*Exercise objective*
Your task is to copy the lines between the line containing "the return port" and the line containing "if empty is", counting both of those lines, and to emit nothing more.

*Dataset extract*
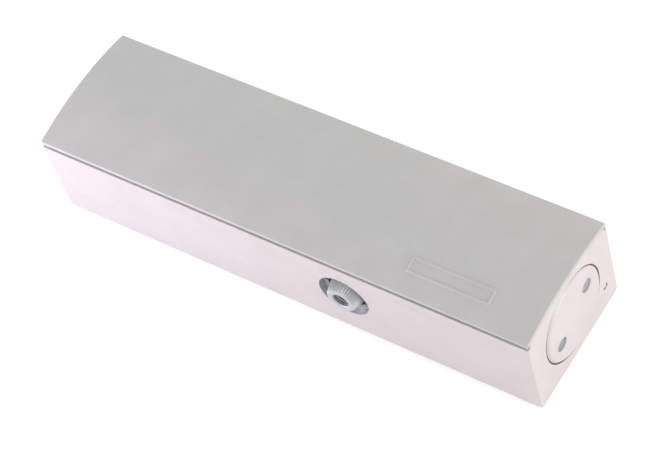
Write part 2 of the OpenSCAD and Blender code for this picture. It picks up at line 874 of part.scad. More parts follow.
module relief_spring() {
    start_x = relief_screw_x + relief_screw_length + relief_wire_radius + contact_gap;
    end_x = relief_ball_x - 0.75 * relief_ball_radius - relief_travel;
    rings = relief_rings_per_turn * relief_coils;
    rises = [for (k = [0:rings]) (end_x - start_x) * k / rings];
    color(spring_steel)
        translate([start_x, relief_y, bore_z])
            wire_helix(relief_mean_radius, relief_wire_radius, relief_sides,
                relief_rings_per_turn, rises);
}

module relief_screw() {
    color(brass)
        translate([0, relief_y, bore_z])
            difference() {
                cylinder_x(relief_screw_x, relief_screw_x + relief_screw_length, relief_radius);
                cylinder_x(relief_screw_x - 1, relief_screw_x + relief_screw_length + 1,
                    relief_passage_radius);
                translate([relief_screw_x, 0, 0])
                    cube([2 * relief_slot_depth, 2 * relief_radius + 1, relief_slot_width],
                        center = true);
            }
}

// Outline of the pinion's teeth in X and Z, with a gap between teeth facing the rack
module pinion_outline() {
    radii = flank_radii();
    last = len(radii) - 1;
    step = 360 / pinion_teeth;
    polygon([
        for (k = [0:pinion_teeth - 1])
            let (middle = 90 + (k + 0.5) * step)
            each concat(
                [for (i = [0:last])
                    polar(radii[i], middle - tooth_half_angle_at(max(radii[i], base_radius)))],
                [for (i = [last:-1:0])
                    polar(radii[i], middle + tooth_half_angle_at(max(radii[i], base_radius)))]
            )
    ]);
}

// Serrated taper of a spindle end, standing on the upper journal
module serrated_taper() {
    root = serration_radius - serration_depth;
    translate([0, taper_base_y, 0])
        rotate([-90, 0, 0])
            linear_extrude(height = spindle_tip_y - taper_base_y,
                scale = taper_end_radius / serration_radius)
                polygon([
                    for (k = [0:2 * serration_count - 1])
                        polar(k % 2 == 0 ? serration_radius : root, 180 * k / serration_count)
                ]);
}

module pinion_shaft() {
    color(steel)
        on_spindle()
            difference() {
                union() {
                    translate([0, tooth_half_width, 0])
                        rotate([90, 0, 0])
                            linear_extrude(height = 2 * tooth_half_width)
                                pinion_outline();
                    both_sides() {
                        cylinder_y(tooth_half_width - eps, taper_base_y, journal_radius);
                        serrated_taper();
                    }
                }
                both_sides() {
                    cylinder_y(spindle_tip_y - arm_screw_depth, spindle_tip_y + 1,
                        arm_screw_radius);
                    cylinder_y(spindle_tip_y - arm_screw_countersink, spindle_tip_y + eps,
                        arm_screw_radius, arm_screw_radius + arm_screw_countersink);
                }
            }
}

// Pieces round one spindle end, made for the upper face
module bearing_cup() {
    color(spring_steel)
        on_spindle()
            difference() {
                cylinder_y(bearing_inner_y, seal_inner_y, bearing_radius);
                cylinder_y(bearing_inner_y + cup_lip_thickness, seal_inner_y - cup_lip_thickness,
                    cup_inner_radius);
                cylinder_y(bearing_inner_y - 1, seal_inner_y + 1, shaft_hole_radius + cup_lip_clear);
            }
}

module bearing_needles() {
    color(steel)
        on_spindle()
            for (k = [0:needle_count - 1])
                rotate([0, 360 * k / needle_count, 0])
                    translate([needle_orbit, 0, 0])
                        cylinder_y(bearing_inner_y + cup_lip_thickness + 2 * contact_gap,
                            seal_inner_y - cup_lip_thickness - 2 * contact_gap, needle_radius,
                            $fn = 24);
}

module shaft_seal() {
    color(rubber)
        on_spindle()
            difference() {
                cylinder_y(seal_inner_y, ring_inner_y, bearing_radius);
                cylinder_y(seal_inner_y - 1, ring_inner_y + 1, shaft_hole_radius);
                difference() {
                    cylinder_y(seal_inner_y - 1, seal_inner_y + seal_lip_depth,
                        bearing_radius - seal_rim_wall);
                    cylinder_y(seal_inner_y - 2, ring_inner_y, journal_radius + seal_lip_wall);
                }
            }
}

module bearing_ring(slot_turn) {
    color(steel)
        on_spindle()
            difference() {
                cylinder_y(ring_inner_y, ring_outer_y, bearing_radius);
                cylinder_y(ring_inner_y - 1, ring_outer_y + 1, journal_radius + moving_gap);
                rotate([0, slot_turn, 0])
                    translate([0, ring_outer_y, 0])
                        cube([3 * recess_radius, 2 * ring_slot_depth, ring_slot_width],
                            center = true);
            }
}

module upper_bearing_cup() {
    bearing_cup();
}

module upper_bearing_needles() {
    bearing_needles();
}

module upper_shaft_seal() {
    shaft_seal();
}

module upper_bearing_ring() {
    bearing_ring(-ring_slot_angle);
}

module lower_bearing_cup() {
    lower_side() bearing_cup();
}

module lower_bearing_needles() {
    lower_side() bearing_needles();
}

module lower_shaft_seal() {
    lower_side() shaft_seal();
}

module lower_bearing_ring() {
    lower_side() bearing_ring(-ring_slot_angle);
}

// Needle valve screw, with its tip towards the mounting face
module valve_screw(x) {
    color(brass)
        translate([x, valve_y, 0])
            difference() {
                union() {
                    translate([0, 0, valve_thread_z])
                        cylinder(h = valve_top_z - valve_thread_z, r = valve_radius);
                    translate([0, 0, valve_tip_z + valve_tip_length])
                        cylinder(h = valve_thread_z - valve_bottom_z - valve_tip_length,
                            r = valve_stem_radius);
                    translate([0, 0, valve_tip_z])
                        cylinder(h = valve_tip_length, r1 = valve_tip_radius,
                            r2 = valve_stem_radius);
                }
                translate([0, 0, valve_seal_z - valve_seal_width / 2])
                    difference() {
                        cylinder(h = valve_seal_width, r = valve_radius + 1);
                        translate([0, 0, -1])
                            cylinder(h = valve_seal_width + 2, r = valve_radius - valve_seal_depth);
                    }
                translate([0, 0, valve_top_z])
                    cube([2 * valve_radius + 1, valve_slot_width, 2 * valve_slot_depth],
                        center = true);
            }
}

module valve_seal(x) {
    section = (valve_seal_depth + running_play / 2) / 2;
    color(rubber)
        translate([x, valve_y, valve_seal_z])
            rotate_extrude()
                translate([valve_radius - valve_seal_depth + section, 0])
                    circle(r = section, $fn = 32);
}

module closing_speed_valve() {
    valve_screw(closing_valve_x);
}

module closing_valve_seal() {
    valve_seal(closing_valve_x);
}

module latching_speed_valve() {
    valve_screw(latching_valve_x);
}

module latching_valve_seal() {
    valve_seal(latching_valve_x);
}

// Balls pressed into the drilled ends of the oil duct and of the return port
module oil_duct_balls() {
    color(steel) {
        translate([half_length - duct_ball_radius - duct_ball_inset, valve_y, duct_depth])
            sphere(r = duct_ball_radius);
        translate([return_port_x, half_height - port_ball_radius, duct_depth])
            sphere(r = port_ball_radius);
    }
}

housing();
front_cover();
cover_studs();
stud_grommets();
damping_end_plug();
damping_plug_seal();
spring_end_plug();
spring_plug_seal();
adjusting_screw();
adjusting_screw_seal();
adjusting_screw_clip();
spring_plate();
closing_spring();
piston();
check_ball();
check_valve_retainer();
relief_ball();
relief_spring();
relief_screw();
pinion_shaft();
lower_bearing_cup();
lower_bearing_needles();
lower_shaft_seal();
lower_bearing_ring();
upper_bearing_cup();
upper_bearing_needles();
upper_shaft_seal();
upper_bearing_ring();
closing_speed_valve();
closing_valve_seal();
latching_speed_valve();
latching_valve_seal();
oil_duct_balls();
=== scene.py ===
"""A door closer body lying on its mounting face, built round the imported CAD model.

Everything is in metres in the CAD's frame: +X runs to the damping end, Y along the spindle and
+Z out of the mounting face. The housing, cover, plugs, spindle, rings, springs and screws are
rebuilt with rounded edges, threads and serrations. Every other piece keeps its CAD node, with its
edges softened by modifiers where they are sharp, and gets a material with more to it.
"""

import json
import math

import bmesh
import bpy
from mathutils import Matrix, Vector


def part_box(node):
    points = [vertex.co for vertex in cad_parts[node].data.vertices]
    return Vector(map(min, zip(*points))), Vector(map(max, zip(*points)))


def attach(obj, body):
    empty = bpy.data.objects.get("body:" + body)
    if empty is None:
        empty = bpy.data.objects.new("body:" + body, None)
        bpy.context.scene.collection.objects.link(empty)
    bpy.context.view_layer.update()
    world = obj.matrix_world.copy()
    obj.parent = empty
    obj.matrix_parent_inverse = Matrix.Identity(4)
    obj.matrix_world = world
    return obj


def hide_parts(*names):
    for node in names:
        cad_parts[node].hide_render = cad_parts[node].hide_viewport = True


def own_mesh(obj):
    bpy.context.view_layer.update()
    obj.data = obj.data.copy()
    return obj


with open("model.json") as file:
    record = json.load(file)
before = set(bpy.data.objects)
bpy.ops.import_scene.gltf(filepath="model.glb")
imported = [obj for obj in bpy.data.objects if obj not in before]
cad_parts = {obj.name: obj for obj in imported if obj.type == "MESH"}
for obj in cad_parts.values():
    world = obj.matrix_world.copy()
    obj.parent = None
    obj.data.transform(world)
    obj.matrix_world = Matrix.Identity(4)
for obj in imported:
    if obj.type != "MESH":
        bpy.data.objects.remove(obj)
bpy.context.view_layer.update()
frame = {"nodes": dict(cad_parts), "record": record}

MM = 0.001
TAU = 2 * math.pi

# ---------------- sizes taken from the frame

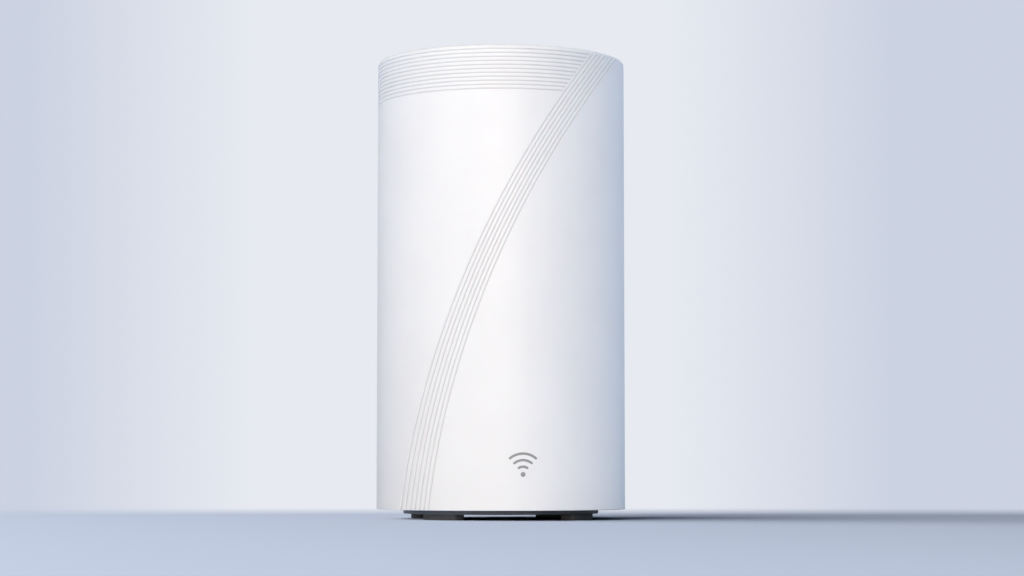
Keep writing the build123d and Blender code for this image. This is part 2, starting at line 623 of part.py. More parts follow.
# ---- Pairing button and its switch
BUTTON_PROUD = 1.0
BUTTON_FLANGE_R, BUTTON_FLANGE_T = 5.0, 1.2
PANEL_BACK = PANEL_FACE - PANEL_T
STEM_R, SWITCH_FACE, SWITCH_DEPTH = 1.5, 42.0, 1.4
STEM_REST = 0.2               # how far the stem already reaches into the switch
SWITCH_BODY, SWITCH_HALF, SWITCH_REACH = 3.8, 3.0, 3.1
with BuildPart() as pair_button:
    with BuildSketch(Plane.XZ.offset(-(PANEL_BACK - FIT))):
        with Locations((PAIR_X, PAIR_Z)):
            Circle(PAIR_R)
    extrude(amount=-(PANEL_T + BUTTON_PROUD + FIT))
    fillet(pair_button.edges().sort_by(Axis.Y)[-1], 0.5)
    with BuildSketch(Plane.XZ.offset(-(PANEL_BACK - FIT))):
        with Locations((PAIR_X, PAIR_Z)):
            Circle(BUTTON_FLANGE_R)
    extrude(amount=BUTTON_FLANGE_T)
    with BuildSketch(Plane.XZ.offset(-(SWITCH_FACE - STEM_REST))):
        with Locations((PAIR_X, PAIR_Z)):
            Circle(STEM_R)
    extrude(amount=-(PANEL_BACK - SWITCH_FACE))
save(pair_button.part, "pair_button")

with BuildPart() as pair_switch:
    block(
        PAIR_X - SWITCH_REACH, -BOARD_FACE, SWITCH_FACE - SWITCH_BODY, SWITCH_FACE,
        PAIR_Z - SWITCH_HALF, PAIR_Z + SWITCH_HALF,
    )
    with BuildSketch(Plane.XZ.offset(-SWITCH_FACE)):
        with Locations((PAIR_X, PAIR_Z)):
            Circle(STEM_R + FIT)
    extrude(amount=SWITCH_DEPTH, mode=Mode.SUBTRACT)
save(pair_switch.part, "pair_switch")

# ================================================================================================
# Inner frame: a ring, six posts, two board rails and the fan plate
# ================================================================================================

RAIL_HALF = 3.0
RAIL_SLOT = 0.9
RAIL_LAP = 1.5                # how far the board's edge sits in a rail
PLATE_BORE_R = 39.0
TAB_POST_R = 3.4
FRAME_BOSS_R = 4.2
PILOT_R = 1.5
FAN_PILOT_R = 1.55
TAB_PILOT_R, TAB_PILOT_DEPTH = 1.1, 12.0
EAR_PILOT_R, EAR_PILOT_DEPTH = 1.25, 6.5
RING_BORE_R = 41.0
PORT_OPENING = 40.0           # width of the ring's gap behind the port bay
RAIL_END = 0.2
POST_ANGLES = (0, 45, 135, 180, 225, 315)
with BuildPart() as inner_frame:
    with BuildSketch(Plane.XY.offset(RING_BOTTOM_Z)):
        Circle(FRAME_R)
        Circle(RING_BORE_R, mode=Mode.SUBTRACT)
        with Locations((0, FRAME_R / 2)):
            Rectangle(PORT_OPENING, FRAME_R, mode=Mode.SUBTRACT)
    extrude(amount=RING_TOP_Z - RING_BOTTOM_Z)
    with BuildSketch(Plane.XY.offset(BOSS_TOP)):
        with Locations(*[polar(BOSS_R, a, 0) for a in DIAGONALS]):
            Circle(FRAME_BOSS_R)
    extrude(amount=RING_TOP_Z - BOSS_TOP)
    with BuildSketch(Plane.XY.offset(PLATE_BOTTOM_Z)):
        Circle(FRAME_R)
        Circle(PLATE_BORE_R, mode=Mode.SUBTRACT)
    extrude(amount=PLATE_TOP_Z - PLATE_BOTTOM_Z)
    # posts that carry the antennas
    with BuildSketch(Plane.XY.offset(RING_TOP_Z)):
        for a in POST_ANGLES:
            with Locations(Location(polar(POST_FACE_R - POST_DEPTH / 2, a, 0), (0, 0, a))):
                Rectangle(POST_DEPTH, POST_WIDTH)
    extrude(amount=PLATE_BOTTOM_Z - RING_TOP_Z)
    # front and rear rails, each slotted for an edge of the board and faced with a post
    half = POST_WIDTH / 2
    post_y = POST_FACE_R - POST_DEPTH
    block(-RAIL_HALF, RAIL_HALF, -post_y, BOARD_FRONT + RAIL_LAP, RING_TOP_Z, PLATE_BOTTOM_Z)
    block(-RAIL_HALF, RAIL_HALF, BOARD_REAR - RAIL_LAP, post_y, REAR_POST_BOTTOM, PLATE_BOTTOM_Z)
    block(-half, half, -POST_FACE_R, -post_y, RING_TOP_Z, PLATE_BOTTOM_Z)
    block(-half, half, post_y, POST_FACE_R, REAR_POST_BOTTOM, PLATE_BOTTOM_Z)
    block(
        -RAIL_SLOT, RAIL_SLOT, BOARD_FRONT - RAIL_END, BOARD_REAR + RAIL_END,
        BOARD_BOTTOM, BOARD_TOP + RAIL_END, mode=Mode.SUBTRACT,
    )
    # posts up to the casing's screw tabs
    with BuildSketch(Plane.XY.offset(PLATE_TOP_Z)):
        with PolarLocations(TAB_R, 4):
            Circle(TAB_POST_R)
    extrude(amount=LEDGE_BOTTOM - PLATE_TOP_Z)
    # pilot holes
    with BuildSketch(Plane.XY.offset(LEDGE_BOTTOM)):
        with PolarLocations(TAB_R, 4):
            Circle(TAB_PILOT_R)
    extrude(amount=-TAB_PILOT_DEPTH, mode=Mode.SUBTRACT)
    with BuildSketch(Plane.XY.offset(BOSS_TOP)):
        with Locations(*[polar(BOSS_R, a, 0) for a in DIAGONALS]):
            Circle(PILOT_R)
    extrude(amount=RING_TOP_Z - BOSS_TOP, mode=Mode.SUBTRACT)
    with BuildSketch(Plane.XY.offset(PLATE_BOTTOM_Z)):
        with GridLocations(FAN_HOLES, FAN_HOLES, 2, 2):
            Circle(FAN_PILOT_R)
    extrude(amount=PLATE_TOP_Z - PLATE_BOTTOM_Z, mode=Mode.SUBTRACT)
    with BuildSketch(Plane.XZ.offset(-POST_FACE_R)):
        with Locations((0, EAR_HOLE_Z)):
            Circle(EAR_PILOT_R)
    extrude(amount=EAR_PILOT_DEPTH, mode=Mode.SUBTRACT)
save(inner_frame.part, "inner_frame")

with BuildPart() as shell_screws:
    seat_z = LEDGE_TOP - TAB_CBORE_DEPTH
    with Locations(*[Location(polar(TAB_R, a, seat_z), (180, 0, 0)) for a in (0, 90, 180, 270)]):
        add(screw(2.0, 1.1, 1.05, 11.0))
save(shell_screws.part, "shell_screws")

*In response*
// Balls pressed into the drilled ends of the oil duct and of the return port
module oil_duct_balls() {
    color(steel) {
        translate([half_length - duct_ball_radius - duct_ball_inset, valve_y, duct_depth])
            sphere(r = duct_ball_radius);
        translate([return_port_x, half_height - port_ball_radius, duct_depth])
            sphere(r = port_ball_radius);
    }
}

housing();
front_cover();
cover_studs();
stud_grommets();
damping_end_plug();
damping_plug_seal();
spring_end_plug();
spring_plug_seal();
adjusting_screw();
adjusting_screw_seal();
adjusting_screw_clip();
spring_plate();
closing_spring();
piston();
check_ball();
check_valve_retainer();
relief_ball();
relief_spring();
relief_screw();
pinion_shaft();
lower_bearing_cup();
lower_bearing_needles();
lower_shaft_seal();
lower_bearing_ring();
upper_bearing_cup();
upper_bearing_needles();
upper_shaft_seal();
upper_bearing_ring();
closing_speed_valve();
closing_valve_seal();
latching_speed_valve();
latching_valve_seal();
oil_duct_balls();
=== scene.py ===
"""A door closer body lying on its mounting face, built round the imported CAD model.

Everything is in metres in the CAD's frame: +X runs to the damping end, Y along the spindle and
+Z out of the mounting face. The housing, cover, plugs, spindle, rings, springs and screws are
rebuilt with rounded edges, threads and serrations. Every other piece keeps its CAD node, with its
edges softened by modifiers where they are sharp, and gets a material with more to it.
"""

import json
import math

import bmesh
import bpy
from mathutils import Matrix, Vector


def part_box(node):
    points = [vertex.co for vertex in cad_parts[node].data.vertices]
    return Vector(map(min, zip(*points))), Vector(map(max, zip(*points)))


def attach(obj, body):
    empty = bpy.data.objects.get("body:" + body)
    if empty is None:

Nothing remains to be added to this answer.